De la même manière que vous pourriez détester manger la même nourriture à chaque repas tous les jours, il a été constaté que les éléphants varient leur alimentation d’un jour à l’autre. En examinant les habitudes alimentaires d’éléphants individuels dans deux groupes au Kenya, des chercheurs ont en effet découvert qu’ils variaient leur alimentation non seulement en fonction de la disponibilité de la nourriture, mais aussi apparemment de leur humeur.
Recherche de nourriture chez les éléphants individuels
Les différences alimentaires entre les individus de mêmes espèces ont de larges implications pour le comportement, la dynamique communautaire et l’évolution de ces dernières. Chez les éléphants, les plus grands herbivores terrestres, nous savons que la compétition intraspécifique est forte, au point de structurer l’utilisation de l’espace et l’accès aux ressources.
Les éléphants profitent également de diverses ressources comme en témoigne l’étendue de leur régime alimentaire. Nous savons notamment qu’ils mangent des formes de croissance végétales divergentes, comme des herbes, des arbres et des plantes grasses. Ils consomment également des feuilles, des fruits, de l’écorce et des brindilles. Enfin, ils récupèrent aussi les déchets des dépotoirs où la quantité globale de nourriture peut fournir une meilleure nutrition que le fourrage naturel.
Il a aussi été démontré que les éléphants individuels utilisent une variété de tactiques de sélection des ressources lorsqu’ils se nourrissent dans le même environnement qui contrôlent à leur tour la diversité et l’abondance des espèces végétales dans leur aire de répartition. Une question ouverte concerne toutefois l’ampleur de la variation alimentaire au niveau individuel et le potentiel de compétition intraspécifique entre les éléphants qui se nourrissent ensemble.
Pour y voir plus clair, une équipe de l’Université Brown s’est intéressée à deux populations d’éléphants évoluant dans les habitats semi-arides des réserves nationales de Samburu et de Buffalo Springs, au Kenya. Les deux sont surveillées depuis 1997. Des observations détaillées de deux familles de taille moyenne, qui comprenaient chacune un noyau de quatre à cinq femelles adultes, ont permis de comparer les mouvements au niveau individuel et les historiques de recherche de nourriture.
Chacun ses goûts
Pour opérer, les scientifiques ont utilisé un outil de métabarcodage de l’ADN. Il s’agit d’une méthode qui permet de séquencer et d’analyser une région spécifique de l’ADN appelée « code-barre génétique » dans le but d’identifier et de caractériser des organismes. Les chercheurs ont fait appel à cet outil de pointe, car les éléphants sont non seulement difficiles à surveiller, mais leur nourriture peut être presque impossible à identifier à l’œil nu, même pour un botaniste expert. Le groupe de recherche a combiné cette nouvelle technique avec une méthode appelée analyse des isotopes stables qui implique une analyse chimique des poils d’animaux. Enfin, les scientifiques avaient conservé des échantillons fécaux collectés il y a une vingtaine d’années, mais toujours utilisables.
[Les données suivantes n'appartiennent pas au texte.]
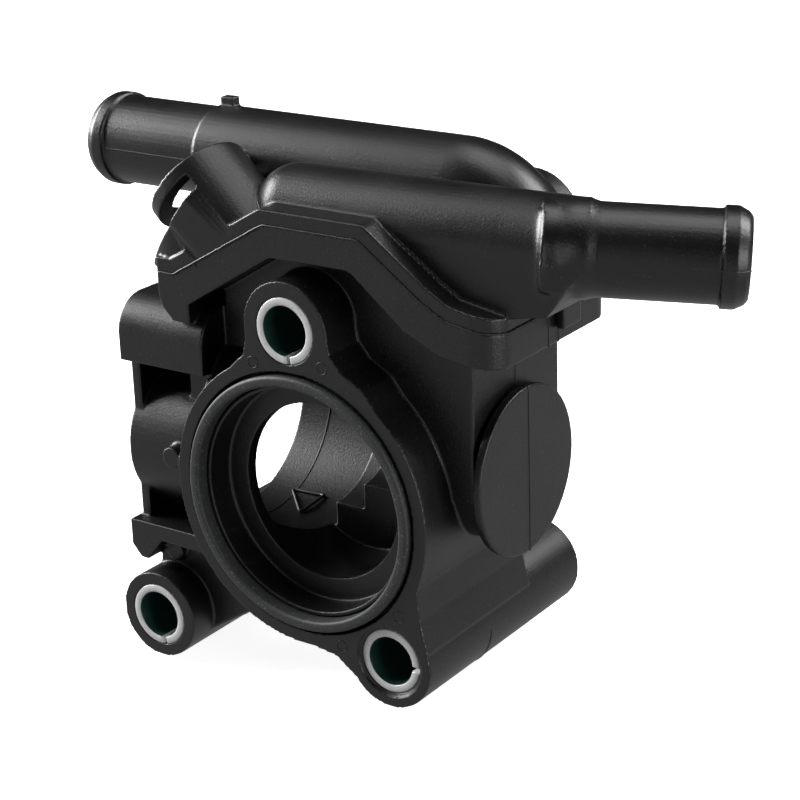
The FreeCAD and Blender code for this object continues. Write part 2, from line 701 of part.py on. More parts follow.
SUBPARTS = [lower_housing, upper_cover] + sleeves + [gasket]
for thing in doc.Objects:
    if "Invalid" in thing.State or "Error" in thing.State:
        raise ValueError(thing.Name + " failed to recompute")
for thing in SUBPARTS:
    shape = thing.Shape
    if shape.isNull() or not shape.isValid():
        raise ValueError(thing.Label + " has no valid shape")
    if len(shape.Solids) != 1:
        raise ValueError("%s has %d solids" % (thing.Label, len(shape.Solids)))
    shape.exportStep("parts/%s.step" % thing.Label)
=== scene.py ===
import math

import bmesh
import bpy
from bpy.props import FloatProperty, FloatVectorProperty, IntProperty, PointerProperty
from mathutils import Matrix, Vector
from mathutils.bvhtree import BVHTree


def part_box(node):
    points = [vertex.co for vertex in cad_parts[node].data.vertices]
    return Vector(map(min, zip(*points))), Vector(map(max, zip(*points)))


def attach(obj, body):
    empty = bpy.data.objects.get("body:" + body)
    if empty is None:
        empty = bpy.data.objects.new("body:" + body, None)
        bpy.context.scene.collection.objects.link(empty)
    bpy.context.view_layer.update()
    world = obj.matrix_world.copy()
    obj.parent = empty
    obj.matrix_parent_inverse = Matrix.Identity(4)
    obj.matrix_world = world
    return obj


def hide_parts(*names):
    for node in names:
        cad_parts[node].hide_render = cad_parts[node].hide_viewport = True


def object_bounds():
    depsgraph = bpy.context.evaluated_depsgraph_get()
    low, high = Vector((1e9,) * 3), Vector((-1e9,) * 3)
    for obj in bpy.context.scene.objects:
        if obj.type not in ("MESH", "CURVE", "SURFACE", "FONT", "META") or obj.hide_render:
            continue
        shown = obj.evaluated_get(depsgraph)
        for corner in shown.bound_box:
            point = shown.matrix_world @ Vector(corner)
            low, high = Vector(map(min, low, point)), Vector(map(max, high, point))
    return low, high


bl_info = {
    "name": "Coolant Flange",
    "version": (1, 0, 0),
    "blender": (4, 5, 0),
    "location": "View3D > Sidebar > Coolant Flange",
    "description": "Builds the moulded coolant flange around its packed frame",
    "category": "Object",
}

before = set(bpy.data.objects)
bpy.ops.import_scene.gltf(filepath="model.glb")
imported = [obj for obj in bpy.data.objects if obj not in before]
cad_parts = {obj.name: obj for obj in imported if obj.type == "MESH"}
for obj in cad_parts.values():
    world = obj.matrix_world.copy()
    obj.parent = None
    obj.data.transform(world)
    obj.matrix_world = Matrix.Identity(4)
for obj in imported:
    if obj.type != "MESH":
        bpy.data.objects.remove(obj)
CAD_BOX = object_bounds()
MM = 0.001


# Settings
class MouldingSettings(bpy.types.PropertyGroup):
    grain: FloatProperty(
        name="Remesh step", description="Size of the cells that round the moulded edges",
        default=0.00026, min=0.0002, max=0.001, subtype="DISTANCE", unit="LENGTH")
    soften: IntProperty(
        name="Soften steps", description="Smoothing steps that round the moulded edges",
        default=2, min=0, max=12)
    faces: IntProperty(
        name="Faces", description="Triangles kept in each moulding",
        default=190000, min=20000, max=199000)
    plastic: FloatVectorProperty(
        name="Plastic", description="Base colour of the black plastic", subtype="COLOR",
        default=(0.003, 0.003, 0.0033), min=0, max=1)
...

Toutes ces analyses ont montré que les différences alimentaires entre les individus étaient souvent beaucoup plus importantes qu’on ne le pensait auparavant, même parmi les membres de la famille qui se nourrissaient ensemble un jour donné. Les éléphants semblent en effet varier leur alimentation en fonction non seulement de ce qui est disponible, mais aussi de leurs préférences et de leurs besoins physiologiques. Une femelle pleine peut par exemple avoir des envies et des besoins différents à différents moments de sa grossesse.
Ces nouveaux résultats, publiés dans la revue Royal Society Open Science, aident à éclairer les théories sur les raisons pour lesquelles un groupe d’éléphants peut se nourrir ensemble. En effet, les spécimens individuels ne mangent pas toujours exactement les mêmes plantes. Par ailleurs, il y a visiblement suffisamment de sources disponibles pour satisfaire tous les goûts.
Ces recherches pourraient également aider les biologistes de la conservation. Une manière de mieux protéger les éléphants et d’autres espèces majeures serait en effet de créer des environnements dans lesquels ils peuvent réussir à se reproduire et à faire croître leurs populations. Ils pourraient ainsi proposer davantage de variétés de plantes à consommer.